** BEGIN **

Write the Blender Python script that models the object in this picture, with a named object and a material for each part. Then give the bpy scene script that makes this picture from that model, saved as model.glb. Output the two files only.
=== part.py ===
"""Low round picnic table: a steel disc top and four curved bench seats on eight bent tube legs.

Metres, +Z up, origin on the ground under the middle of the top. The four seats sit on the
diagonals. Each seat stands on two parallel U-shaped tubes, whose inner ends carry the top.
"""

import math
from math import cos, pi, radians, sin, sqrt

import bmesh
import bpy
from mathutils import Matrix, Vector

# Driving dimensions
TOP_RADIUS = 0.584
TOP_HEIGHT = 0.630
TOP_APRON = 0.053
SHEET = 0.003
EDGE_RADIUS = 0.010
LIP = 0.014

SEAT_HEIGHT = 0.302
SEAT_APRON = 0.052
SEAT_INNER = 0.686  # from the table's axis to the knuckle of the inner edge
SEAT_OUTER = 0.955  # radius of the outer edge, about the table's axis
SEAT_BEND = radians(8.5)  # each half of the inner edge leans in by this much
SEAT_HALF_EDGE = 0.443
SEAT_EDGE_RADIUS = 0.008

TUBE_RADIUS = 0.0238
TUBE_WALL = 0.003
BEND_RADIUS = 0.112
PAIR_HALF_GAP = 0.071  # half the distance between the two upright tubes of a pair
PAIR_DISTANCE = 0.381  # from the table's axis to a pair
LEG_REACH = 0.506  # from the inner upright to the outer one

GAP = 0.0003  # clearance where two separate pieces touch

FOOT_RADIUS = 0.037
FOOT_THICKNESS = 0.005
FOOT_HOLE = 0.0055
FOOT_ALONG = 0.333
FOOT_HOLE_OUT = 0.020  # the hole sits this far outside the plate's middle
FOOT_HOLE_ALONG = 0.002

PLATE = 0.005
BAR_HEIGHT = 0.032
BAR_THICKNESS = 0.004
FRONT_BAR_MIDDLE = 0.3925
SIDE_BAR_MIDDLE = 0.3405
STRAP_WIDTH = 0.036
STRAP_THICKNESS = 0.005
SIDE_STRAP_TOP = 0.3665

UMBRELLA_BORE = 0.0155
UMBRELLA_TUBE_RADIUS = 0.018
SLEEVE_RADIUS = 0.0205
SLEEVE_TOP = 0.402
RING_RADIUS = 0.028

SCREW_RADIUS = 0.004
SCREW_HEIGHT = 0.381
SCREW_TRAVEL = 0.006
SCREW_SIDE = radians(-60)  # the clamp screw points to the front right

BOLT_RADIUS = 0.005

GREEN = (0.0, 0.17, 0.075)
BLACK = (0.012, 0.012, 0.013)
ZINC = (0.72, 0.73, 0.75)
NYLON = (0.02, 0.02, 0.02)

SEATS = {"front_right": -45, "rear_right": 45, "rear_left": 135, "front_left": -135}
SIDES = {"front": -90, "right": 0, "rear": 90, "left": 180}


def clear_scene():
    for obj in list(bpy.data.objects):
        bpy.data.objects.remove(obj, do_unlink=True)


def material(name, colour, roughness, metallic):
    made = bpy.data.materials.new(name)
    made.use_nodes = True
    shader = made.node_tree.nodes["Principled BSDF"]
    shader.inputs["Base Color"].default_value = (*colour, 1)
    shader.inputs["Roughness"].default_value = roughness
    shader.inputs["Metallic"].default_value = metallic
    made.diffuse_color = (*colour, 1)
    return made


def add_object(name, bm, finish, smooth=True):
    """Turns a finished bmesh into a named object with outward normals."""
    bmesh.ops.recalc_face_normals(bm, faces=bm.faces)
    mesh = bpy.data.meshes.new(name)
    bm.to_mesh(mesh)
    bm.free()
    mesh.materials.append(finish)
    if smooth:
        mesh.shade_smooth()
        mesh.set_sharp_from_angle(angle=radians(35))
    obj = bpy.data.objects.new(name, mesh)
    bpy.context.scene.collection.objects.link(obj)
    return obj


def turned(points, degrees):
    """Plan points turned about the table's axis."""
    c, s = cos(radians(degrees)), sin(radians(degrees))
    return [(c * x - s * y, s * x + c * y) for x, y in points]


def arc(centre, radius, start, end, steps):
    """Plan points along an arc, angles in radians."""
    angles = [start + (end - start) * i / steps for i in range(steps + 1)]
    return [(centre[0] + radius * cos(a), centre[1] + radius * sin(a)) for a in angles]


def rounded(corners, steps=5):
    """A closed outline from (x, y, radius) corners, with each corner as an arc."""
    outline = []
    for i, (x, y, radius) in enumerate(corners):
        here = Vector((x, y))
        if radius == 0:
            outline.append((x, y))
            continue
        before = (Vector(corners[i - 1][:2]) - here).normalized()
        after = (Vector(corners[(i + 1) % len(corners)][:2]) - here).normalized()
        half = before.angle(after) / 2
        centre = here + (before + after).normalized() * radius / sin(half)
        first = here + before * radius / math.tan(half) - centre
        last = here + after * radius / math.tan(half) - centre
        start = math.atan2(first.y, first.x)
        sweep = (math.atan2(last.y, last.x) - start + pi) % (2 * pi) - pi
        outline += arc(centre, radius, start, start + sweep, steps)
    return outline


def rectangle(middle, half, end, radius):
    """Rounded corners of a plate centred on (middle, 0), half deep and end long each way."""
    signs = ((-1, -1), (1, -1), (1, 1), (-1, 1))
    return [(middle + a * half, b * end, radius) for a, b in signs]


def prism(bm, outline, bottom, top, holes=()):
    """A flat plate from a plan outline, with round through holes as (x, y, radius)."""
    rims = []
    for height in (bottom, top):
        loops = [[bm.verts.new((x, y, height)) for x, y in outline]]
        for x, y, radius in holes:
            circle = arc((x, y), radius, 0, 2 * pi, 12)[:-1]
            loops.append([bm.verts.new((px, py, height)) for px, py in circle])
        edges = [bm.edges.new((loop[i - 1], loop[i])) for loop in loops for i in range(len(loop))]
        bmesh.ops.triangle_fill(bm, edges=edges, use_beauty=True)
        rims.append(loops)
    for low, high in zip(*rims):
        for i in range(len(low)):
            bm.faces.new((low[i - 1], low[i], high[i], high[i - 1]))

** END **
** BEGIN **

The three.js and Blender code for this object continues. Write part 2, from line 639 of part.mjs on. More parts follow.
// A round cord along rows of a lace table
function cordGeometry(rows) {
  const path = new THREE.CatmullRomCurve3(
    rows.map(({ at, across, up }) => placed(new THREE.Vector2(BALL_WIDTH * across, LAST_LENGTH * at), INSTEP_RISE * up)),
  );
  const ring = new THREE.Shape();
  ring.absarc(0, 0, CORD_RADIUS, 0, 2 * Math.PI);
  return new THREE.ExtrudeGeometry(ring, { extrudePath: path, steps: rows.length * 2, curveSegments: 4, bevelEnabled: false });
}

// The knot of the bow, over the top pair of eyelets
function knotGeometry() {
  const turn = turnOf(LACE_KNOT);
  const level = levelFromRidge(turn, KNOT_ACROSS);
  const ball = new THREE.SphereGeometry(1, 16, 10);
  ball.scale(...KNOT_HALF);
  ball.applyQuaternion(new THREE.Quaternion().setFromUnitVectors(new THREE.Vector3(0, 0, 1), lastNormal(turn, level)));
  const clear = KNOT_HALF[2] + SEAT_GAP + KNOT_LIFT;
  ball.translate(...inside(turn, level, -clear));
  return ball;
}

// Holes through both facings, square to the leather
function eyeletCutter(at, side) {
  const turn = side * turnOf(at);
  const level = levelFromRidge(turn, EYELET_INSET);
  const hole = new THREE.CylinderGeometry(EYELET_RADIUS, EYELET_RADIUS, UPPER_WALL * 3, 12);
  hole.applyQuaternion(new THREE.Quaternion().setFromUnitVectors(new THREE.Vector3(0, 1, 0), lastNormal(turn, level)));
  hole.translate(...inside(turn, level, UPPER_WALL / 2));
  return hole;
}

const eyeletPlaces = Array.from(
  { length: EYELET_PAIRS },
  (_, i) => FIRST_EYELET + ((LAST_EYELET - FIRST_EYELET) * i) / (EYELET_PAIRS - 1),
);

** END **
** BEGIN **

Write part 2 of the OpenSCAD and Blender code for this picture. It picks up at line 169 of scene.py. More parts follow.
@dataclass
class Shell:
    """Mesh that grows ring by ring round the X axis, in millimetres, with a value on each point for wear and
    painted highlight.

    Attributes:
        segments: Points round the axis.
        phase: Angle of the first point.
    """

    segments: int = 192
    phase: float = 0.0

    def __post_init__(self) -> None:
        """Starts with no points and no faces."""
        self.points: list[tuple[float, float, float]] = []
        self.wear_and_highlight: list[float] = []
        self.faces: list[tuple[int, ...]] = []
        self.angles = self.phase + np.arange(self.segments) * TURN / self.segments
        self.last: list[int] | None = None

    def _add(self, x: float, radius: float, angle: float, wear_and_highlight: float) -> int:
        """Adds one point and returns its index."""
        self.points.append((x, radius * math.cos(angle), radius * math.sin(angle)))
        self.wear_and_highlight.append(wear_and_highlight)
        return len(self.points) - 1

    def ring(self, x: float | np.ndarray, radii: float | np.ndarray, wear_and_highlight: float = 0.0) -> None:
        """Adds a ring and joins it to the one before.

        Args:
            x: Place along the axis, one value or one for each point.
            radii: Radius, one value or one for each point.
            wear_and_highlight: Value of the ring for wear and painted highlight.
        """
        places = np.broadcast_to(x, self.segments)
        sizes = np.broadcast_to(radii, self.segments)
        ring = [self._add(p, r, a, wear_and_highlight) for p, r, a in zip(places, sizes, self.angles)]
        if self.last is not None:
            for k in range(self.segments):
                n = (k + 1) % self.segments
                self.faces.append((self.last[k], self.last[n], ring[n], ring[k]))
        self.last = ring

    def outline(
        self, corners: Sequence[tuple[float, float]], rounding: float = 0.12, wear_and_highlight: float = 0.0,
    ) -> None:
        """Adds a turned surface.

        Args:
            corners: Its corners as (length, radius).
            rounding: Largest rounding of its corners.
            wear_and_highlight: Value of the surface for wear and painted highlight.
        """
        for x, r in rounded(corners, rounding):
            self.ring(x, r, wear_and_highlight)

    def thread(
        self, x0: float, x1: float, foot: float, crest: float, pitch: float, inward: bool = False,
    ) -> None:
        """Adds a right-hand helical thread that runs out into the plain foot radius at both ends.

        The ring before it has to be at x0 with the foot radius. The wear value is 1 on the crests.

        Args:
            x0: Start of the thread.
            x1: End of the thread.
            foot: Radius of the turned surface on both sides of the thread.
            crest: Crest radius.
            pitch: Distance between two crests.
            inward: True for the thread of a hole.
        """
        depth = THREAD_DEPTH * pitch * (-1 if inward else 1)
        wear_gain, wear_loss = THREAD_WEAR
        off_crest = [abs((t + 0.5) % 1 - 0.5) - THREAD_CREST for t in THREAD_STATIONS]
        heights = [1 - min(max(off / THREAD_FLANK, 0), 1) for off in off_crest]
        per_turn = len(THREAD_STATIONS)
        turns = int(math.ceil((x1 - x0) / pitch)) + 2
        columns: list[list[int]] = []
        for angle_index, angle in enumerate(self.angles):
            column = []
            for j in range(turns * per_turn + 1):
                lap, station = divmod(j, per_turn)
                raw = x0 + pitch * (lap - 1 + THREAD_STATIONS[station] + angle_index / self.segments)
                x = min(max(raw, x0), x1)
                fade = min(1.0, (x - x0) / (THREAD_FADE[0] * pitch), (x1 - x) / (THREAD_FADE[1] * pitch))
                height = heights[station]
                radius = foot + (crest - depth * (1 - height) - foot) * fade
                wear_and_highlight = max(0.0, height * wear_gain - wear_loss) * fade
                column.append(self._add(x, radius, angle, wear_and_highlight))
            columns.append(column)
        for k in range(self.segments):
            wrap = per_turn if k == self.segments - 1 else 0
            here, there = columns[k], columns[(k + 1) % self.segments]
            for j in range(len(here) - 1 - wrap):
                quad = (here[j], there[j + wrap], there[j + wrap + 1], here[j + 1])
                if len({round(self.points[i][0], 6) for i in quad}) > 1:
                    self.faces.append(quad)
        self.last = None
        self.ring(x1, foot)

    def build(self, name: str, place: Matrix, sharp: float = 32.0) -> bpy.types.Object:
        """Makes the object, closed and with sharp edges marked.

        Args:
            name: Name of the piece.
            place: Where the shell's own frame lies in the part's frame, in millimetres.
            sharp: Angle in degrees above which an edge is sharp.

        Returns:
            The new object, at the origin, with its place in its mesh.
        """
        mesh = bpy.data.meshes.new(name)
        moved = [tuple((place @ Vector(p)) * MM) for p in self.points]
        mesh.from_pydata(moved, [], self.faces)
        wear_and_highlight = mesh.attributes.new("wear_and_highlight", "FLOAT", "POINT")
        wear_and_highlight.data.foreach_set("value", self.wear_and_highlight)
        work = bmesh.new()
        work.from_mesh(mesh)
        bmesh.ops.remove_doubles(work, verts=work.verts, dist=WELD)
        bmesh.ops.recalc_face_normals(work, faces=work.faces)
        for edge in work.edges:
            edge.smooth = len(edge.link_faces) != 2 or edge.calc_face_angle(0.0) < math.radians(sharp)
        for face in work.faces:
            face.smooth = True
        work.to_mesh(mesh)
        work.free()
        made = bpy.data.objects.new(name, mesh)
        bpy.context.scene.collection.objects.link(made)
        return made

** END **

Quote the lines that begin at the line containing "Write part 2 of" and end at the line containing "phase: float = 0.0", keeping both of those lines.

Write part 2 of the OpenSCAD and Blender code for this picture. It picks up at line 169 of scene.py. More parts follow.
@dataclass
class Shell:
    """Mesh that grows ring by ring round the X axis, in millimetres, with a value on each point for wear and
    painted highlight.

    Attributes:
        segments: Points round the axis.
        phase: Angle of the first point.
    """

    segments: int = 192
    phase: float = 0.0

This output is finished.